Ungers is known as a theoretician of the “second modernity” who stands for thoroughly rational, geometric, timeless design. He derived his buildings uncompromisingly from basic shapes such as the square, circle, cube, and sphere. While he has been admired by his famous students, including Max Dudler, Hans Kollhoff, Rem Koolhaas, and star architect Zaha Hadid, his critics accuse him of “quadratism,” embodying a search for clarity, purity and regularity that is at odds with today’s social needs. But Ungers was consistent throughout his life: “For me, the only value of architecture is architecture,” he once said. “It is purposeless.”
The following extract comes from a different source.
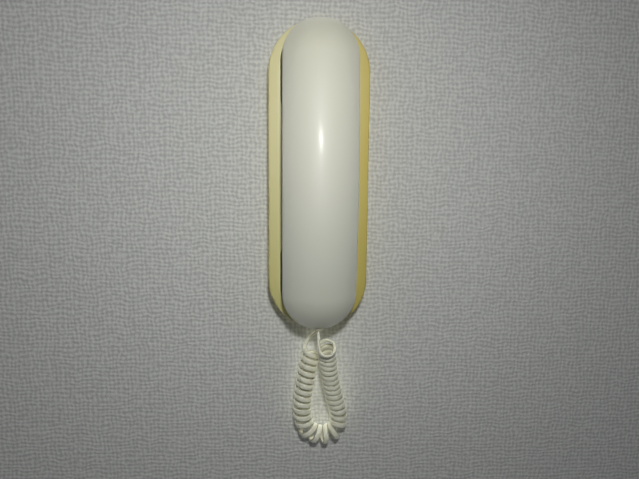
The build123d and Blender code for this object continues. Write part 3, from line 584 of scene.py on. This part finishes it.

But at the very beginning of the exhibition, Helga Schmidhuber's installation ARCHE endemisch shows how questionable this supposed neutrality is. She has the well-known preparation of walrus “Antje” enthroned amidst specimens of flora and fauna like the guardian of an animal ark with endangered species. The paintings, at first abstract and then painted over in figurative form, literally throw the purist space out of balance, opposing Ungers’s geometry with organically proliferating forms. The Berlin artist Claudia Wieser takes the exact opposite path, corresponding with the clarity of the room. Her huge, polished cube literally reflects Ungers’s architecture. At the same time, however, Wieser counters the architectural purism with other modernist traditions with glazed ceramic tiles and vases: applied art, the decor of the Wiener Werkstätte, enjoyment of the ornament.
Other artists, such as Dana Greiner and Dominik Halmer, also react critically to the architecture in their multimedia and immersive spatial installations. The spectrum ranges from collage-like spatial structures to video projections that are precisely tailored to the space and involve the visitors choreographically. The works of Franziska Reinbothe and Jan Albers break down the boundaries between painting, sculpture, and architecture. They react to Ungers's grid-like formalism and bring coincidence, destruction, and time into play. The brightly colored Caribbean environments of the Venezuelan artist Sol Calero invite visitors to interact with seating arrangements, tropical potted plants, and a currency exchange bureau. They question clichéd notions of identity, nationality, and exoticism, while simultaneously designating the museum as a space for postcolonial discourse. One has to get involved in this exhibition. But in its diversity, the creative confrontation between art and architecture allows visitors to truly experience the controversial museum space in new ways.